- Hiram C. Smith Milking Shed
- U.S. National Register of Historic Places
- Location: 6 miles west of Winterset on Iowa Highway 92
- Coordinates: 41°19′47″N 94°08′32″W﻿ / ﻿41.32972°N 94.14222°W
- Area: less than one acre
- Built: 1856
- Built by: Hiram C. Smith
- MPS: Legacy in Stone: The Settlement Era of Madison County, Iowa TR
- NRHP reference No.: 87001686
- Added to NRHP: September 29, 1987

= Hiram C. Smith Milking Shed =

The Hiram C. Smith Milking Shed is a historic building located west of Winterset, Iowa, United States. Smith was one of the earliest settlers in this township, having acquired the deed to the 280 acre farm between 1854 and 1856. This building is an early example of a vernacular limestone farm building.
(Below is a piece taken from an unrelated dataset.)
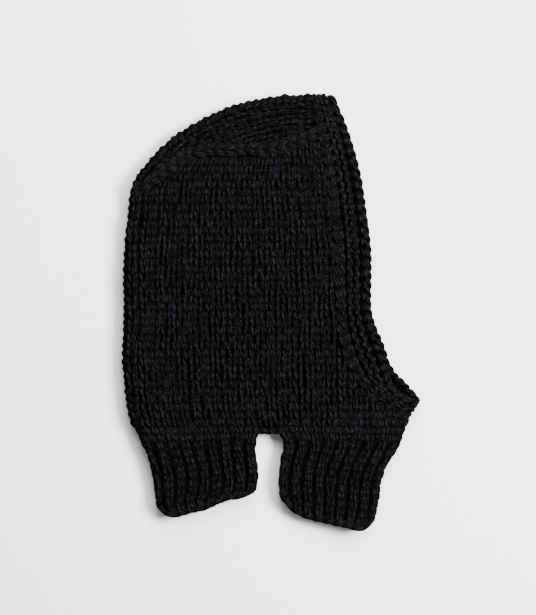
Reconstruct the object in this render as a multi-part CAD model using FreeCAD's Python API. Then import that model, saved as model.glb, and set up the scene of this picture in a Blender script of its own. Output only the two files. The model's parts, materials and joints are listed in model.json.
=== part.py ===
import FreeCAD, Part
import math
import os

# A chunky hand-knitted balaclava that lies flat on its left side.
# Two layers of knitted fabric lie one on the other, joined by folds at the back of the head,
# along the crown and down the front of the neck. Sizes are in millimetres.
# +X points to the face, +Y to the crown, +Z up. The outlines are first drawn from the back fold
# (x = 0) and the neck line where the slits end (y = 0); the last step puts the origin under the
# middle of the whole piece.

# Overall sizes
HOOD_DEPTH = 206.5  # back fold to the face edge, at eye height
HOOD_HEIGHT = 282.0  # neck line to the top of the crown
FABRIC = 8.5  # one layer of knitted fabric
AIR = 7.0  # room between the two layers
LAY = 2 * FABRIC + AIR  # height of the whole piece as it lies
FOLD_BEVEL = 7.0  # slope that stands for the roundness of a fold, on each side of it

# Crown
CROWN_BACK_RADIUS = 112.5
CROWN_BACK_TURN = math.radians(70)
CROWN_TOP_TURN = math.radians(20)
FOREHEAD_FLAT = 20.5  # straight stretch of the crown behind the forehead corner
FOREHEAD_SETBACK = 27.0  # forehead corner behind the face edge
FOREHEAD_DROP = 3.0  # forehead corner below the top of the crown

# Seam between the crown strip and the sides, below the top of the crown
SEAM_WIDTH = 8.0
SEAM_BACK_DROP = 86.0
SEAM_KNEE_X = 50.0
SEAM_KNEE_DROP = 54.0
SEAM_MID_X = 120.0
SEAM_MID_DROP = 43.0
SEAM_FRONT_DROP = 32.0

# Face band, with its cast-off edge
BAND_WIDTH = 30.0
BAND_FOREHEAD_WIDTH = 22.0
CAST_OFF_WIDTH = 7.5
FACE_BROW_RISE = 227.0  # heights above the neck line where the face edge bends
FACE_BROW_SETBACK = 11.0
FACE_CHEEK_RISE = 113.0
FACE_JAW_RISE = 72.0
FACE_JAW_REACH = 13.0  # how far the edge has come forward there
NEAR_CHIN_RISE = 40.0
NEAR_CHIN_REACH = 17.0
FAR_CHIN_RISE = 45.0
FAR_CHIN_REACH = 30.0
CHIN_REACH = 39.0  # chin tip in front of the face edge at eye height
CHIN_RISE = 30.0  # chin tip above the neck line
CHIN_BAND = 14.0  # the band's width under the chin

# Neck, slits and the two ribbed flaps
NECK_BACK_INSET = 12.5  # the neck line starts this far in from the back fold
NECK_BACK_RISE = 45.0  # the back starts to draw in here
NECK_FRONT_REACH = 26.0  # the neck line ends this far in front of the face edge
SLIT_X = 122.0  # middle of the slit, from the back fold
SLIT_WIDTH = 20.0
SLIT_BAR = 6.0  # the firm edge at the top of each slit
FRONT_FLAP_LENGTH = 77.5
FRONT_FLAP_NARROWING = 27.0  # its front edge runs back this far towards the hem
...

It is a single-story, gabled structure composed of rubble stone that was quarried along the Middle River on the farm and laid in a random bond. Its construction is attributed to Smith, as its rough and simple construction do not reflect the work of any of the stonemasons working in the county at the time it was built. The milking shed was listed on the National Register of Historic Places in 1987. His single-room house, built about the same time, is also listed on the National Register.